** START **
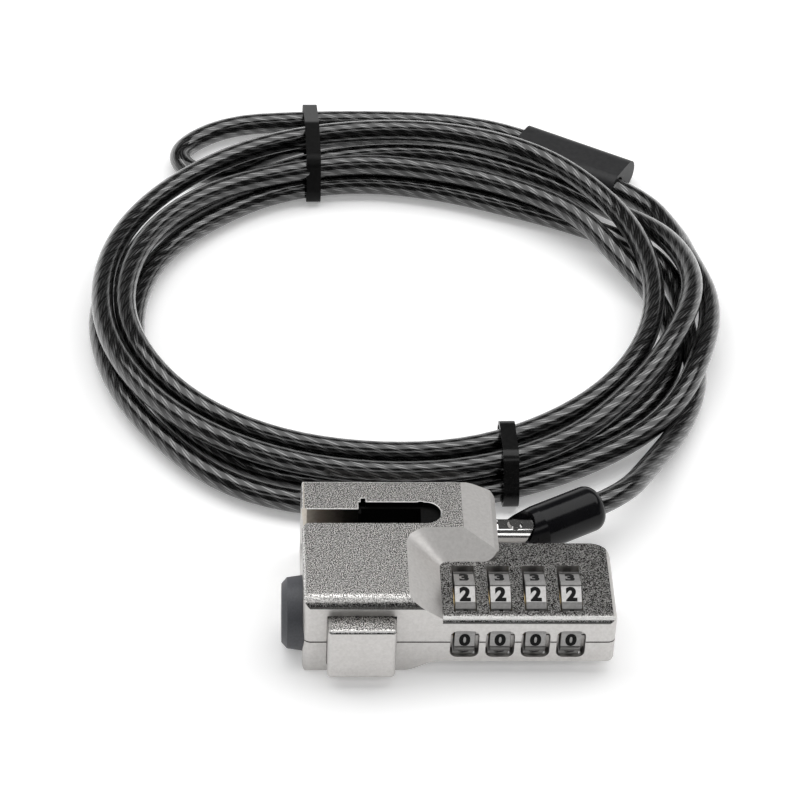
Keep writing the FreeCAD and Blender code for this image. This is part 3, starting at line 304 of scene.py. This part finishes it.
# Materials.
class Graph:
    """Short names for the nodes of one material."""

    def __init__(self, name):
        self.made = bpy.data.materials.new(name)
        self.made.use_nodes = True
        self.nodes = self.made.node_tree.nodes
        self.links = self.made.node_tree.links
        self.shader = self.nodes["Principled BSDF"]

    def link(self, source, target):
        if hasattr(source, "is_output"):
            self.links.new(source, target)
        else:
            target.default_value = source

    def split(self, vector):
        node = self.nodes.new("ShaderNodeSeparateXYZ")
        self.link(vector, node.inputs[0])
        return node.outputs

    def math(self, kind, a, b=0.0, c=0.0, clamp=False):
        node = self.nodes.new("ShaderNodeMath")
        node.operation = kind
        node.use_clamp = clamp
        for k, value in enumerate((a, b, c)):
            self.link(value, node.inputs[k])
        return node.outputs[0]

    def noise(self, vector, scale, detail=2.0, rough=0.5):
        node = self.nodes.new("ShaderNodeTexNoise")
        self.link(vector, node.inputs["Vector"])
        node.inputs["Scale"].default_value = scale
        node.inputs["Detail"].default_value = detail
        node.inputs["Roughness"].default_value = rough
        return node.outputs[0]

    def ramp(self, value, stops):
        node = self.nodes.new("ShaderNodeValToRGB")
        self.link(value, node.inputs[0])
        ramp = node.color_ramp
        while len(ramp.elements) < len(stops):
            ramp.elements.new(0.5)
        for element, (place, colour) in zip(ramp.elements, stops):
            element.position = place
            level = colour if isinstance(colour, tuple) else (colour, colour, colour)
            element.color = (*level, 1)
        return node.outputs[0]

    def mix(self, share, a, b):
        node = self.nodes.new("ShaderNodeMix")
        node.data_type = "RGBA"
        self.link(share, node.inputs[0])
        self.link((*a, 1) if isinstance(a, tuple) else a, node.inputs[6])
        self.link((*b, 1) if isinstance(b, tuple) else b, node.inputs[7])
        return node.outputs[2]

    def tint(self, a, b):
        """Colour a darkened by colour b."""
        node = self.nodes.new("ShaderNodeMix")
        node.data_type = "RGBA"
        node.blend_type = "MULTIPLY"
        node.inputs[0].default_value = 1.0
        self.link(a, node.inputs[6])
        self.link(b, node.inputs[7])
        return node.outputs[2]

    def bump(self, height, strength, distance, normal=None):
        node = self.nodes.new("ShaderNodeBump")
        node.inputs["Strength"].default_value = strength
        node.inputs["Distance"].default_value = distance
        self.link(height, node.inputs["Height"])
        if normal is not None:
            self.link(normal, node.inputs["Normal"])
        return node.outputs[0]

    def place(self):
        return self.nodes.new("ShaderNodeTexCoord").outputs["Object"]

    def set(self, **values):
        for key, value in values.items():
            socket = self.shader.inputs[key.replace("_", " ")]
            self.link((*value, 1) if isinstance(value, tuple) else value, socket)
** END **
Challenge => Everything from the first line above through the line that contains "names for the" should be duplicated exactly, please, and nothing beyond it.

Worked solution =>
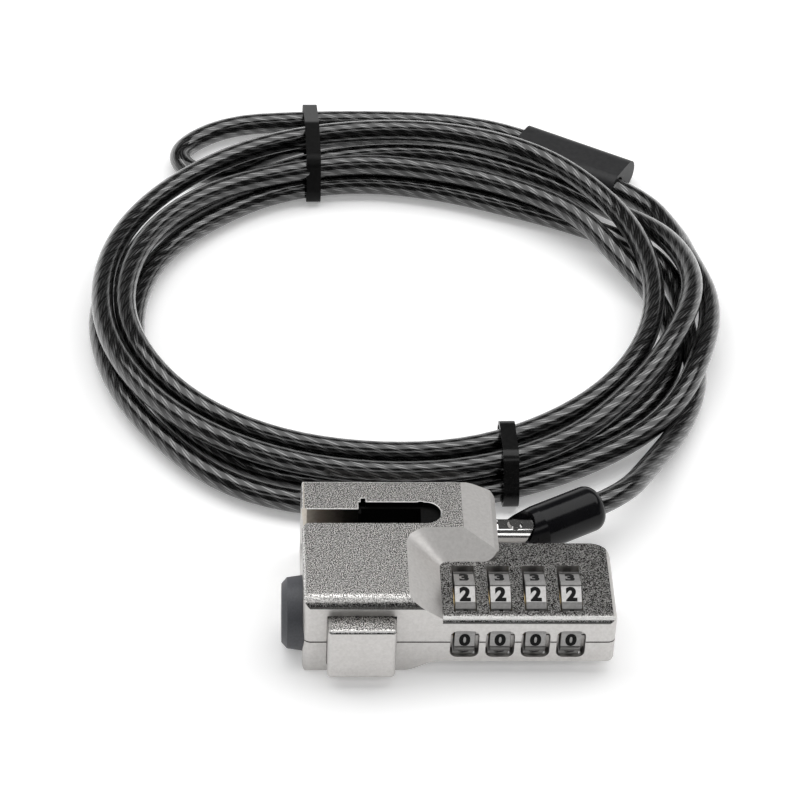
Keep writing the FreeCAD and Blender code for this image. This is part 3, starting at line 304 of scene.py. This part finishes it.
# Materials.
class Graph:
    """Short names for the nodes of one material."""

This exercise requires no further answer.